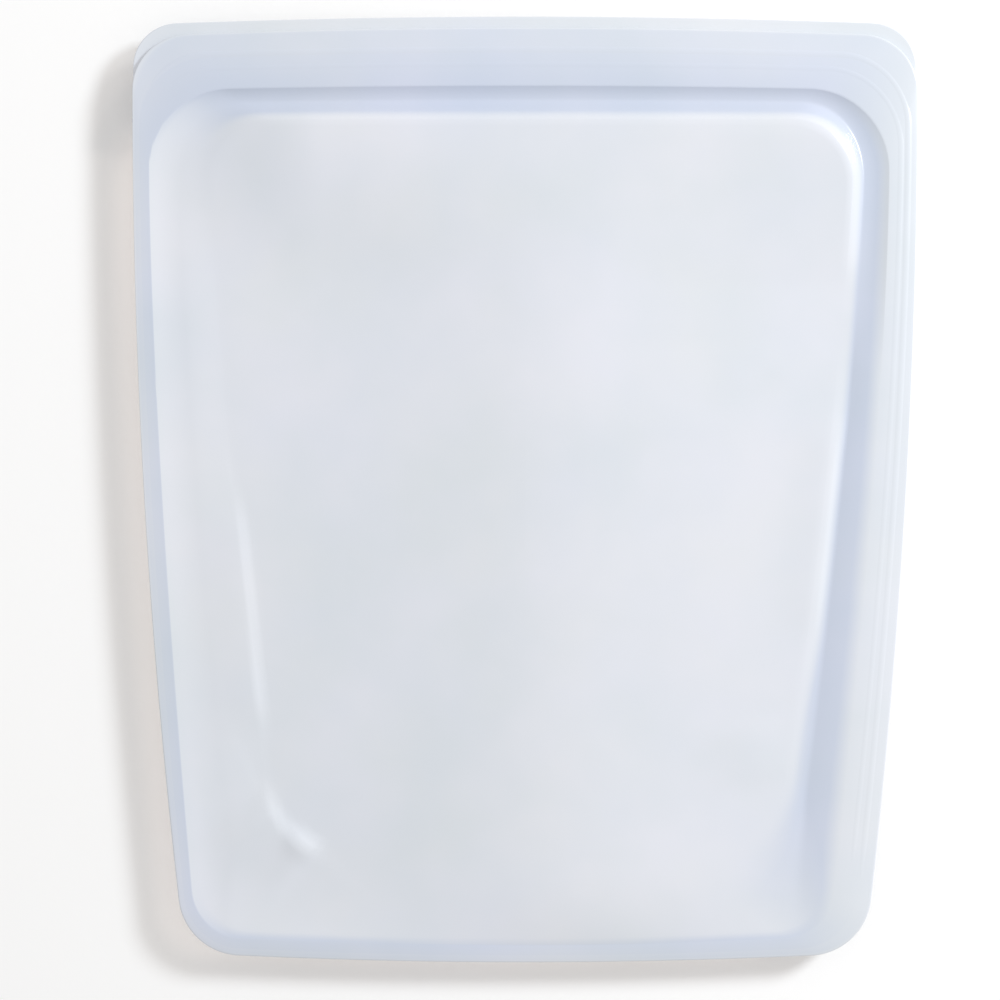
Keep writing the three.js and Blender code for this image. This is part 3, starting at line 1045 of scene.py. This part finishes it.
class BAG_OT_stage(bpy.types.Operator):
    """Set the pale floor, the soft light and the camera straight above"""

    bl_idname = "bag.stage"
    bl_label = "Stage"

    def execute(self, context):
        stage = context.scene.bag_stage
        floor_mesh = bpy.data.meshes.new("floor")
        half = FLOOR_HALF
        corners = [(-half, -half, 0), (half, -half, 0), (half, half, 0), (-half, half, 0)]
        floor_mesh.from_pydata(corners, [], [(0, 1, 2, 3)])
        floor = add_object("floor", floor_mesh)
        paint = bpy.data.materials.new("floor_paint")
        paint.use_nodes = True
        shader = paint.node_tree.nodes["Principled BSDF"]
        shader.inputs["Base Color"].default_value = (*stage.floor, 1)
        shader.inputs["Roughness"].default_value = 0.9
        shader.inputs["Specular IOR Level"].default_value = 0.1
        floor_mesh.materials.append(paint)

        world = bpy.data.worlds.new("studio")
        context.scene.world = world
        world.use_nodes = True
        background = world.node_tree.nodes["Background"]
        background.inputs["Color"].default_value = (1.0, 0.995, 0.99, 1)
        background.inputs["Strength"].default_value = stage.sky

        lamp_data = bpy.data.lights.new("key_light", "AREA")
        lamp_data.shape = "DISK"
        lamp_data.size = LAMP_SIZE
        lamp_data.energy = stage.key
        lamp_data.color = (1.0, 1.0, 1.0)
        lamp = add_object("key_light", lamp_data)
        lamp.location = LAMP_PLACE
        lamp.rotation_euler = (-Vector(lamp.location)).to_track_quat("-Z", "Y").to_euler()

        camera_data = bpy.data.cameras.new("camera")
        camera_data.lens = 85
        camera_data.sensor_width = 36
        camera = add_object("camera", camera_data)
        height = stage.view_width * camera_data.lens / camera_data.sensor_width
        camera.location = (CAMERA_X, CAMERA_Y, FRONT_FACE + height)
        context.scene.camera = camera
        context.scene.view_settings.view_transform = "Standard"
        return {"FINISHED"}


class BAG_PT_sidebar(bpy.types.Panel):
    """Lists the bag's settings and builders"""

    bl_idname = "BAG_PT_sidebar"
    bl_label = "Silicone bag"
    bl_space_type = "VIEW_3D"
    bl_region_type = "UI"
    bl_category = "Bag"

    def draw(self, context):
        for operator in OPERATORS:
            self.layout.operator(operator.bl_idname)
        for group in (context.scene.bag_shape, context.scene.bag_look, context.scene.bag_stage):
            for name in group.__annotations__:
                self.layout.prop(group, name)


GROUPS = {"bag_shape": BagShape, "bag_look": BagLook, "bag_stage": BagStage}
OPERATORS = (BAG_OT_stage, BAG_OT_front_half, BAG_OT_back_half, BAG_OT_seal_ribs, BAG_OT_edge_ribs)


def register():
    for cls in (*GROUPS.values(), *OPERATORS, BAG_PT_sidebar):
        bpy.utils.register_class(cls)
    for name, group in GROUPS.items():
        setattr(bpy.types.Scene, name, PointerProperty(type=group))


def unregister():
    for name in GROUPS:
        delattr(bpy.types.Scene, name)
    for cls in (BAG_PT_sidebar, *OPERATORS[::-1], *GROUPS.values()):
        bpy.utils.unregister_class(cls)


def main():
    register()
    bpy.ops.bag.stage()
    bpy.ops.bag.front_half()
    bpy.ops.bag.back_half()
    bpy.ops.bag.seal_ribs()
    bpy.ops.bag.edge_ribs()


if __name__ == "__main__":
    main()
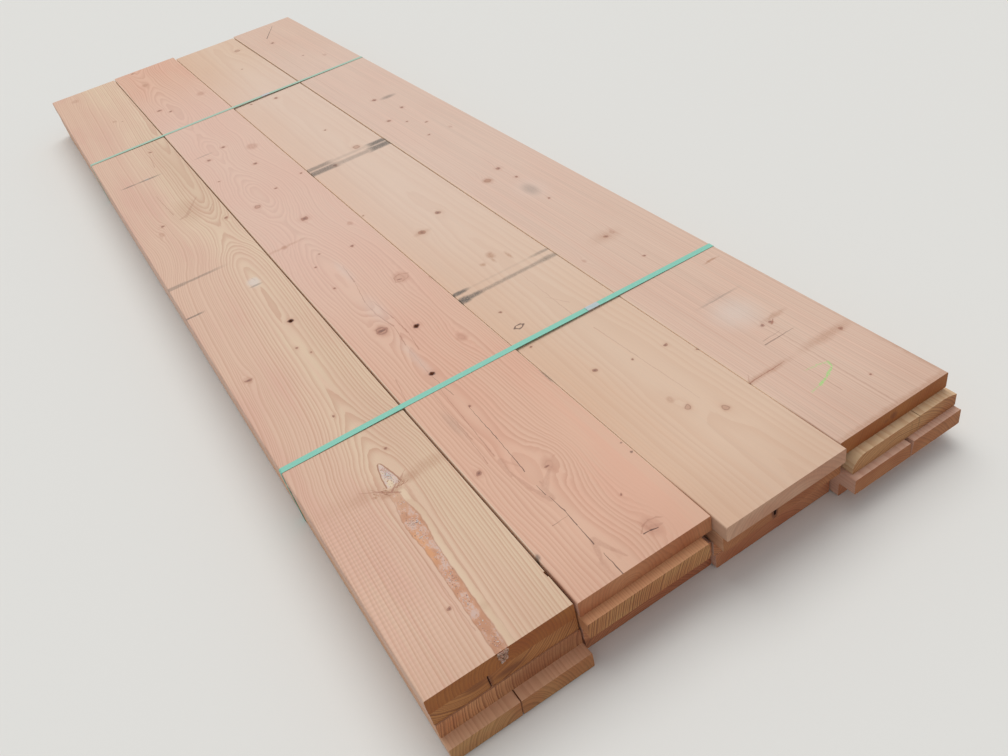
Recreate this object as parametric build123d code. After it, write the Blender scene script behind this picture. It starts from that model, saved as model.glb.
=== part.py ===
from build123d import *
import math
import os

# Stack of construction planks, four wide and four high, bound by two plastic straps.
# Millimetres. X runs across the stack, Y along the planks, away from their staggered near ends,
# Z is up. The origin is under the middle of the stack, on the level floor that it lies on.

# Planks: a nominal 2x12, 12 ft long, with its four long corners eased by the planer
plank_width = 285.75
plank_length = 3657.6
arris_radius = 3.2
narrow_plank_width = 263.0

# The mill trims roughly: three planks of the top layer are longer than the rest by this much
extra_length = {"b1": 14.0, "c1": 27.0, "d1": 24.0}
layer_count = 4

# Strap: flat plastic band that lies round the stack, with its end welded down on top
strap_width = 15.9
strap_thickness = 0.9
strap_clearance = 0.3
weld_length = 34.0

# Where each strap crosses the left edge of the stack, and how far it is turned from square
near_strap_y = 651.5
near_strap_turn = -0.70
near_weld_x = 776.0
far_strap_y = 2737.0
far_strap_turn = 1.2
far_weld_x = 700.0

# Gaps between neighbouring columns, at the near ends of the top planks
gap_a_b = 4.3
gap_b_c = 3.3
gap_c_d = 0.2

# Each column of planks was planed to a thickness of its own, so the strap spans the low ones
thickness = {"a": 38.1, "b": 38.6, "c": 37.4, "d": 37.7}

# Lists run from the top plank down to the floor.
# near_end: where the near end lies along Y. side_step: how far the left edge lies right of the
# column's line. drift: how far the far end has swung to the right.
near_end = {
    "a": [0.0, 3.0, 0.0, -27.0],
    "b": [-6.0, -26.0, -1.0, 8.0],
    "c": [-41.0, -31.0, -4.0, -5.0],
    "d": [-27.0, -48.0, -63.0, -24.0],
}
side_step = {
    "a": [0.0, 1.0, 1.5, 2.0],
    "b": [0.0, 0.0, 1.0, 5.5],
    "c": [0.0, 0.0, 0.5, 3.7],
    "d": [0.0, 6.0, 5.0, 7.0],
}
drift = {
    "a": [0.0, 0.5, -0.5, -1.0],
    "b": [-1.0, 0.0, 0.0, -2.0],
    "c": [1.0, 0.0, 1.0, 0.0],
    "d": [6.0, 3.0, 4.0, 2.0],
}

# Wane: the plank sawn just under the bark has lost both upper corners at its near end
left_wane_in = 32.0
left_wane_foot = 8.0
left_wane_radius = 34.0
left_wane_length = 1500.0
right_wane_in = 39.0
right_wane_down = 9.0
right_wane_radius = 120.0
right_wane_length = 560.0

# Splits that open at the near ends: how far across the plank, how wide the gap is, each at the
# underside and at the upper face, and how far it runs along the grain before it closes
end_splits = {
    "a2": ((110.0, 109.0), (3.2, 3.6), 190.0),
    "a4": ((137.0, 140.0), (2.0, 2.6), 620.0),
    "d2": ((181.0, 182.0), (1.2, 1.8), 900.0),
    "d3": ((151.0, 150.0), (1.2, 9.5), 760.0),
}

# Notch broken out of the upper edge of one end, and a short check that stops under the face
notch_across = (122.0, 123.0)
notch_width = (5.0, 11.0)
notch_depth = 29.0
notch_length = 70.0
short_check_across = (162.0, 162.0)
short_check_width = (1.2, 1.2)
short_check_cover = 5.0
short_check_length = 80.0

# Four-sided holes that a spike left in upper faces, as (across the plank, along it)
spike_hole_size = 10.0
spike_hole_depth = 14.0
spike_hole_taper = 8.0
spike_hole_turn = 45.0
spike_holes = {
    "a1": [(217.0, 1157.0)],
    "b1": [(100.5, 706.0), (157.6, 894.0)],
}

# Sliver knocked out of the upper right corner of the first plank
chip_along = 79.0
chip_length = 13.0
chip_width = 3.4
chip_depth = 9.0

# Cutting shapes reach this far past the surface that they cut
overcut = 2.0

column_left = {"a": 0.0}
column_left["b"] = column_left["a"] + plank_width + gap_a_b
column_left["c"] = column_left["b"] + plank_width + gap_b_c
column_left["d"] = column_left["c"] + plank_width + gap_c_d

seat = strap_thickness + strap_clearance


def plank_solid(width, height, length):
    """Square-cut plank with eased long corners, its near left lower corner at zero."""
    section = Plane.XZ * RectangleRounded(width, height, arris_radius, align=(Align.MIN, Align.MIN))
    return extrude(section, length, dir=(0, 1, 0))


def split(across, widths, low, high, length):
    """Wedge-shaped opening in the near end of a plank, closing to nothing along the grain."""
    triangles = []
    for x, width, z in zip(across, widths, (low, high)):
        corners = [(x - width / 2, -overcut), (x + width / 2, -overcut), (x, length)]
        triangles.append(Pos(0, 0, z) * make_face(Polyline(*corners, close=True)))
    return loft(triangles, ruled=True)


def wane_section(y, top_point, side_point, radius, corner):
    """Missing wood outside the round of the log, between two points on the plank's surface."""
    outline = [
        RadiusArc(top_point, side_point, radius),
        Polyline(side_point, (corner[0], side_point[1]), corner, (top_point[0], corner[1]), top_point),
    ]
    return Pos(0, y, 0) * (Plane.XZ * make_face(outline))


def left_wane(height):
    """Round of the log along the upper left corner, down the whole side at the near end."""
    corner = (-overcut, height + overcut)
    near = wane_section(
        -overcut, (left_wane_in, height), (left_wane_foot, -overcut), -left_wane_radius, corner
    )
    run_out = arris_radius / 6
    far = wane_section(
        left_wane_length, (run_out, height), (0, height - run_out), -left_wane_radius, corner
    )
    return loft([near, far], ruled=True)


def right_wane(width, height):
    """Shallow slope along the upper right corner."""
    corner = (width + overcut, height + overcut)
    top_point = (width - right_wane_in, height)
    side_point = (width, height - right_wane_down)
    near = wane_section(-overcut, top_point, side_point, right_wane_radius, corner)
    run_out = arris_radius / 6
    top_point = (width - run_out, height)
    side_point = (width, height - run_out)
    far = wane_section(right_wane_length, top_point, side_point, right_wane_radius, corner)
    return loft([near, far], ruled=True)


def spike_hole(x, y, height):
    """Blind hole that narrows downwards from the upper face."""
    mouth = Rot(0, 0, spike_hole_turn) * Rectangle(spike_hole_size, spike_hole_size)
    return Pos(x, y, height) * extrude(mouth, -spike_hole_depth, taper=spike_hole_taper)


def shaped_plank(name, width, height):
    """Plank with the splits, holes, broken corners and wane that it shows."""
    plank = plank_solid(width, height, plank_length + extra_length.get(name, 0.0))
    below = -overcut
    above = height + overcut
    if name in end_splits:
        across, widths, length = end_splits[name]
        plank -= split(across, widths, below, above, length)
    for x, y in spike_holes.get(name, []):
        plank -= spike_hole(x, y, height)
    if name == "a1":
        chip = Box(2 * chip_width, chip_length, 2 * chip_depth)
        plank -= Pos(width, chip_along, height) * chip
    if name == "c2":
        plank -= split(notch_across, notch_width, height - notch_depth, above, notch_length)
    if name == "d2":
        plank -= left_wane(height)
        plank -= right_wane(width, height)
        cover = height - short_check_cover
        plank -= split(short_check_across, short_check_width, below, cover, short_check_length)
    return plank


def plank_place(column, layer):
    """Left edge, near end and underside of one plank, and the angle that its drift turns it."""
    x = column_left[column] + side_step[column][layer]
    y = near_end[column][layer]
    z = seat + (layer_count - 1 - layer) * thickness[column]
    angle = math.degrees(math.atan2(drift[column][layer], plank_length))
    return x, y, z, angle


def plank_span(column, layer):
    """Width of one plank: a single one was ripped narrower than the rest."""
    return narrow_plank_width if (column, layer) == ("b", 1) else plank_width


def corner_centres(strap_y, turn):
    """Centres of the planks' eased corners in the strap's own plane, as (across, up)."""
    centres = []
    for column in column_left:
        for layer in range(layer_count):
            x, y, z, _ = plank_place(column, layer)
            for edge in (0, plank_span(column, layer)):
                station = strap_y + (x + edge) * math.tan(math.radians(turn))
                swung = x + edge + drift[column][layer] * (station - y) / plank_length
                inset = arris_radius if edge == 0 else -arris_radius
                across = swung / math.cos(math.radians(turn)) + inset
                centres.append((across, z + arris_radius))
                centres.append((across, z + thickness[column] - arris_radius))
    return centres


def sideways(start, point, end):
    """How far a point lies to the right of the line from start to end."""
    (x0, z0), (x1, z1), (x2, z2) = start, point, end
    return ((x1 - x0) * (z2 - z0) - (z1 - z0) * (x2 - x0)) / math.dist(start, end)


def taut_outline(points, slack=0.05):
    """Convex outline of the points, without the corners that stand proud by less than the slack."""
    def chain(ordered):
        kept = []
        for point in ordered:
            while len(kept) > 1 and sideways(kept[-2], kept[-1], point) <= 0:
                kept.pop()
            kept.append(point)
        return kept[:-1]

    ordered = sorted(set(points))
    corners = chain(ordered) + chain(ordered[::-1])
    outline = []
    for index, corner in enumerate(corners):
        before = outline[-1] if outline else corners[-1]
        after = corners[(index + 1) % len(corners)]
        if sideways(before, corner, after) > slack:
            outline.append(corner)
    return outline


def strap_solid(strap_y, turn, weld_x):
    """Band pulled taut round the stack, with its free end lying welded on the top run."""
    centres = make_face(Polyline(*taut_outline(corner_centres(strap_y, turn)), close=True))
    inside = offset(centres, arris_radius + strap_clearance, kind=Kind.ARC)
    outside = offset(centres, arris_radius + strap_clearance + strap_thickness, kind=Kind.ARC)
    doubled = offset(centres, arris_radius + strap_clearance + 2 * strap_thickness, kind=Kind.ARC)
    top = doubled.bounding_box().max.Y
    weld_zone = Pos(weld_x, top) * Rectangle(weld_length, top, align=(Align.MIN, Align.CENTER))
    band = (outside - inside) + ((doubled - outside) & weld_zone)
    solid = extrude(Plane.XZ * band, strap_width / 2, both=True)
    return Pos(0, strap_y, 0) * Rot(0, 0, turn) * solid


pieces = {}
for column in column_left:
    for layer in range(layer_count):
        name = f"{column}{layer + 1}"
        x, y, z, angle = plank_place(column, layer)
        body = shaped_plank(name, plank_span(column, layer), thickness[column])
        pieces[f"plank_{name}"] = Pos(x, y, z) * Rot(0, 0, -angle) * body

pieces["strap_near"] = strap_solid(near_strap_y, near_strap_turn, near_weld_x)
pieces["strap_far"] = strap_solid(far_strap_y, far_strap_turn, far_weld_x)

# The origin goes under the middle of the whole stack
whole = Compound(children=[Pos(0, 0, 0) * piece for piece in pieces.values()]).bounding_box()
to_origin = Pos(-(whole.min.X + whole.max.X) / 2, -(whole.min.Y + whole.max.Y) / 2, 0)

os.makedirs("parts", exist_ok=True)
for name, piece in pieces.items():
    export_step(to_origin * piece, f"parts/{name}.step")
    print(name, round(piece.volume / 1e6, 3), "litres")
print("left", round(whole.min.X, 2), "right", round(whole.max.X, 2))
print("near", round(whole.min.Y, 2), "far", round(whole.max.Y, 2), "top", round(whole.max.Z, 2))
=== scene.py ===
# %% [markdown]
# # A strapped stack of planks
# Sixteen freshly planed softwood planks lie four wide and four high, and two flat plastic straps
# hold them together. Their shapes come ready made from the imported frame, so this lesson is about
# finish: how sawn wood gets its rings, knots, flames and stains from node sums, and no pictures.

# %% Load the frame
import math
import random
from dataclasses import dataclass

import bmesh
import bpy
from mathutils import Matrix, Vector


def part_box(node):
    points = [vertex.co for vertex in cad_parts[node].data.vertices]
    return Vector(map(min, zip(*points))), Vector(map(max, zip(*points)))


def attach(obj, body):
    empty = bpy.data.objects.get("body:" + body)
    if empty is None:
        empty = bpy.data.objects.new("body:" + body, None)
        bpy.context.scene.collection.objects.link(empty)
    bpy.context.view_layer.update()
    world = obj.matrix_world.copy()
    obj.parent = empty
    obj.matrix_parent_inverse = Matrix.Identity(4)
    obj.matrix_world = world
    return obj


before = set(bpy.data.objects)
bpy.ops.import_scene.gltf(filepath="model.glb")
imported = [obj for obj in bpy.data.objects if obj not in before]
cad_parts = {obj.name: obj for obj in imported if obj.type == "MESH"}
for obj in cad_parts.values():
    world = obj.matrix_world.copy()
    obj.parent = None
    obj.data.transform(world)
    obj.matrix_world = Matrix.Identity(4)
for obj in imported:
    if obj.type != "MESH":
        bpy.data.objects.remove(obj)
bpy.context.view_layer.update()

print("pieces in the frame:", len(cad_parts))

# %% [markdown]
# ## One corner to measure from
# A carpenter hooks the tape on one corner and reads everything from there. Here it is the near
# left upper corner of the stack. Places are then given in millimetres: across to the right,
# along the planks, and up, so a point inside the wood has a negative height.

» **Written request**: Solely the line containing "# The origin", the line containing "from dataclasses import dataclass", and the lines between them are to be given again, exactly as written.

» **Correct output**:
# The origin goes under the middle of the whole stack
whole = Compound(children=[Pos(0, 0, 0) * piece for piece in pieces.values()]).bounding_box()
to_origin = Pos(-(whole.min.X + whole.max.X) / 2, -(whole.min.Y + whole.max.Y) / 2, 0)

os.makedirs("parts", exist_ok=True)
for name, piece in pieces.items():
    export_step(to_origin * piece, f"parts/{name}.step")
    print(name, round(piece.volume / 1e6, 3), "litres")
print("left", round(whole.min.X, 2), "right", round(whole.max.X, 2))
print("near", round(whole.min.Y, 2), "far", round(whole.max.Y, 2), "top", round(whole.max.Z, 2))
=== scene.py ===
# %% [markdown]
# # A strapped stack of planks
# Sixteen freshly planed softwood planks lie four wide and four high, and two flat plastic straps
# hold them together. Their shapes come ready made from the imported frame, so this lesson is about
# finish: how sawn wood gets its rings, knots, flames and stains from node sums, and no pictures.

# %% Load the frame
import math
import random
from dataclasses import dataclass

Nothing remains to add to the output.